You could say Cinnamon Creek is pioneering the archery business model.

“To me, I’ve always said archery is like bowling,” he said. “You can do it at any age. It’s the new bowling in America, because we were going after that smaller crowd of people on a broader base, where nobody wanted to go.”

Like bowling, Cinnamon Creek has competitive leagues and teams that compete in events in local, area and state events. Also similar has been the influx of women who started coming into the facility in its second year.
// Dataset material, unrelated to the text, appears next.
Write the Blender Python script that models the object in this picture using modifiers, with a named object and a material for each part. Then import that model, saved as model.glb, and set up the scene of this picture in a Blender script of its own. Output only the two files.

An increasing number of youth have followed making Cinnamon Creek a family recreational facility that’s truly a family business.

Both of their children – daughter Kristy of Flower Mound and son Joey of Sachse – and many of their eight grandchildren – work at Cinnamon Creek.

The Musacchio’s lived in Flower Mound from 1982 until 1986 when they moved into the Copper Canyon home where they still live.

Why have they remained in southern Denton County all these years?

“The friendliness of the people,” Joe said. “We never experienced that coming from the North.”

It’s a feeling that has them wanting to live here forever.

“Two weeks after we moved here we looked at each other and said ‘what took so long,’ ” Nola said.

“I always tell people when we got here I clicked my heels,” Joe added. “I felt like Dorothy from the Wizard of Oz. I tell them never kick me out.”